La première idée qui vient à l'esprit, est que cette façade étoilée se trouve à proximité de l'observatoire de Lille et que l'Institut Diderot aurait dû abriter une section de mécanique aéronautique.
La deuxième piste est à rechercher du côté de la lumière. Tous ces soleils éclairent le monde, comme la raison éclaire l'esprit. Ici la référence est directe au siècle des Lumières et à Denis Diderot, référence redoublée par la présence sur le portail et dans le hall d'entrée du double D de Denis Diderot. D est la quatrième lettre de l'alphabet ; deux D font donc huit, symbole qui se retrouve dans l'octogone des colonnes du hall d'entrée et sur les étoiles.
L'analyse plus précise d'une des étoiles permet une troisième interprétation. Au centre, le carré évolue en octogone d'où surgissent des pentagones et des triangles. À travers les vagues, se reforment un octogone et enfin un cercle. D'un point de vue strictement ésotérique, la figure transmue le carré en cercle, la terre en ciel, l'ignorance en connaissance, une métaphore transparente pour un établissement d'enseignement et d'apprentissage.
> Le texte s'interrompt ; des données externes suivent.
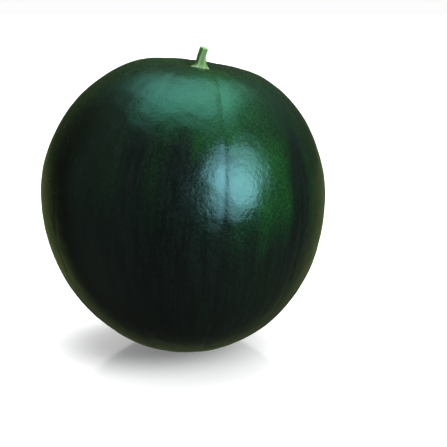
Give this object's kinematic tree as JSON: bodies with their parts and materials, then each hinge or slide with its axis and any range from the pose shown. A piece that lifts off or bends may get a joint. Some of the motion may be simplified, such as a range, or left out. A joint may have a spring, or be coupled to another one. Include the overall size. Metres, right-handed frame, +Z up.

En outre, il faut se rappeler que le bâtiment a été construit dans les années trente, marquées par le retour aux valeurs ésotériques et aux symboles. Ainsi Vladimir Kandinsky, réfugié en France, peint des mandalas (cercle en sanscrit) abstraits, capables d'élever l'âme. Décidés à manier les foules, les régimes totalitaires abusent des images. L'Union soviétique reste fidèle à la faucille et au marteau, au rouge de la révolution.
L'Allemagne exalte l'irrationnel : le svastika ou croix gammée représente le mouvement, le déséquilibre et l'élan vital ; le rouge trahit le sang et la race ; le noir, le rouge et le blanc les couleurs de l'Allemagne.
Jacques Alleman, ancien combattant, républicain et franc-maçon, émaille l'œuvre qu'il construit de mandalas géométriques et rationnels, affirmation antifasciste de principe : le monde est à découvrir ; il est dominé par la raison.